キャパシタの有無は考え方が分かれるところです。筆者の場合は、ハードウェア的な性能(パンチ)は ありったけ稼いでおいて、あとは状況判断で運転手がスロットルの開け方(ウデ)で調整すればいいじゃん、という考え方なんですが、 平城選手の場合は、安心してガバっと開けられるよう、あえてハード性能を絞っている感じです。まぁ結果的に速い人がエラいんで、 どっちが優れているかは結果がすべて、なんですけどね、レースでは。

前後バネは、前がop.163オンロードスプリングセットの赤(ソフト)、リヤが黄でした。これではリヤに荷重がかかると 腰砕けして巻いてしまうはずですが、ロングホイールベースと彼のドライビングスタイルにはマッチしていたのでしょう。

デフはギヤデフで、筆者とは正反対に「スルスル」仕様でした。これもロングホイールベースということで、 Rのキツいコーナーで曲がらないことへの対策でしょう。普通に考えれば、立ち上がりの安定感では不利な仕様です。 ところが実際には、1コーナー出口の立ち上がりで決勝10名中1人だけリヤタイヤを毎回鳴かせて(つまり、ありったけフルスロットルで) 走っていたのです。この立ち上がり加速の差が積もり積もって圧倒的なレース結果になっていました。
レース後、どう対策したの?と聞いてみたところ、「立ち上がりで微妙にカウンター当ててました」とのこと。つまり「ウデ」です。 ステアをニュートラルにしてフルスロットル与えると スピンモードに陥ってしまうので、運転技術で対応していた、というのはさすがです。 まぁそれが「世界戦レベル」ということなんでしょうね。

なお、「平城チューン」ではリヤアップライトがoptのトーイン1.5度のアルミアップライトになっていました。ということは リヤグリップを樹脂製のトーイン付きアップライト(2度)よりも落としている格好です。樹脂製のトーイン付きアップライト (スイフト用軽量タイプ含む) を使う場合は、「平城チューン」よりもリヤが粘るはずなのでその分フロントを曲がるようセットする必要がありそうです。

その他、聞きそびれてしまった点で後から気が付いたのは、M-04Lだとリヤにワイドアクスルが使えるのでトレッドを左右6mmずつ計12mmも 拡大でき、ロングホイールベースと相まってリヤのスタビリティをかなり稼げる点です。
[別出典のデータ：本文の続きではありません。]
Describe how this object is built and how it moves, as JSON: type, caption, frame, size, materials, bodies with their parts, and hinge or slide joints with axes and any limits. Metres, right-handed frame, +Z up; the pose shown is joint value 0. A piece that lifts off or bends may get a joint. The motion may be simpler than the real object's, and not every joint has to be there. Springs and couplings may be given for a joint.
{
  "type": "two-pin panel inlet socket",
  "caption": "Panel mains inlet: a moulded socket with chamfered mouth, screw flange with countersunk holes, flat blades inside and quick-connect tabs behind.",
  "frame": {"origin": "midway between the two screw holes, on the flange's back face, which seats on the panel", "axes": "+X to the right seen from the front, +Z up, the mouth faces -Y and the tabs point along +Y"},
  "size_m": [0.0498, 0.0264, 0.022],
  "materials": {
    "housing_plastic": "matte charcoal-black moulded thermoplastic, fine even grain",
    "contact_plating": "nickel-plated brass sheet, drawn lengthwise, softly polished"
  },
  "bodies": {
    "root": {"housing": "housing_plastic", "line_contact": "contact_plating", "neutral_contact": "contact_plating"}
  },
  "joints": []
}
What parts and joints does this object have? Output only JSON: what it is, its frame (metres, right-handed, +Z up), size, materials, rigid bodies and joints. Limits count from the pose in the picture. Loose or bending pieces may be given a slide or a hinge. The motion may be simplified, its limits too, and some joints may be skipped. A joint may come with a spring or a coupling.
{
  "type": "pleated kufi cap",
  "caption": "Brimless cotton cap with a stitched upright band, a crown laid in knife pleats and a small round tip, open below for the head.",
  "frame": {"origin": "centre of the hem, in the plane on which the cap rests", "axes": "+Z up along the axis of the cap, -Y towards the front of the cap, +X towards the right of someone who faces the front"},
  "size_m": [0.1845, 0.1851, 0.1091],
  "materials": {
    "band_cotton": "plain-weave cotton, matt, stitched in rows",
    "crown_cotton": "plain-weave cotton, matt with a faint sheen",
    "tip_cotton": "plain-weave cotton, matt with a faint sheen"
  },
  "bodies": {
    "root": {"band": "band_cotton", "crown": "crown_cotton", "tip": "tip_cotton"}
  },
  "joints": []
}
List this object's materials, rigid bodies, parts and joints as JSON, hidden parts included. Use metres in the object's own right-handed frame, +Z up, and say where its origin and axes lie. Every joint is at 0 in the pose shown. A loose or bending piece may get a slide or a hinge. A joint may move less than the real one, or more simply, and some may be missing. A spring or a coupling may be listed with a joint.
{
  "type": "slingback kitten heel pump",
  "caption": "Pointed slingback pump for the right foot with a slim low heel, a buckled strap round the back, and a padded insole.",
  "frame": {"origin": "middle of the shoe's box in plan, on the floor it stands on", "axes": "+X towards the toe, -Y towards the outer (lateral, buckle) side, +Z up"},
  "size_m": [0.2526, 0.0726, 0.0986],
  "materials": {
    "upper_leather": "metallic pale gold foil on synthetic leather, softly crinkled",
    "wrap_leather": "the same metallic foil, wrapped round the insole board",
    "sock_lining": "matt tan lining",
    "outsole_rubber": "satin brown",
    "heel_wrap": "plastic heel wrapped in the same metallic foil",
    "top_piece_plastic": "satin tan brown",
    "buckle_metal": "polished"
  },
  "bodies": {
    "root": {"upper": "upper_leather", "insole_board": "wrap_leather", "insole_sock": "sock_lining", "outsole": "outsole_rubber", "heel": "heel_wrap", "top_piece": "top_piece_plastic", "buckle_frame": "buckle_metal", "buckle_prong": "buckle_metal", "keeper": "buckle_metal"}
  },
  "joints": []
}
M-04Mの場合は、RCTチューン作例を見ても 分かるとおり、ユーノスボディだと6mmの標準長ハブで既にボディサイドぎりぎりまでタイヤが来ていますからリヤトレッド拡大の余地は 全くありません。しかしM-04L系のボディはいずれもリヤトレッド拡大の余裕がかなりあります。

「平城チューン」がどうだったのかは不明ですが、 それなりにリヤトレッドは広げているのではと思います。フロントにソフトスポンジのMグリップを使えば、カーペット路面で 曲がらなくて困ることはあり得ないので、リヤトレッドを思い切って広げるのはいいかも知れません。筆者なら、せっかくの 立ち上がり加速の良さを生かす意味で、デフはある程度固めて、リヤトーインもメいっぱい付けて、リヤトレッドも広がるだけ広げたうえで、 フロントグリップを稼いで曲げるスタイルにコダわると思います。まぁそのへんは スタイルの問題もありますから好みで選べばいいと思いますが、リヤグリップの限界が低いクルマは走りの限界が低くなることだけは確かなので、 ハイサイドのリスクと相談しながら、最適値をよく考える必要があるでしょう。どうも、改めて考えてみると、 許容幅の広さという意味ではM-04Lのほうがあるような気がしてきました(苦笑)。ただ、 スペアボディが入手困難なのが痛いですね。S2000やBMWはもうカスタマーでも手に入らないそうです。実はそのへんが最大の問題かもですね。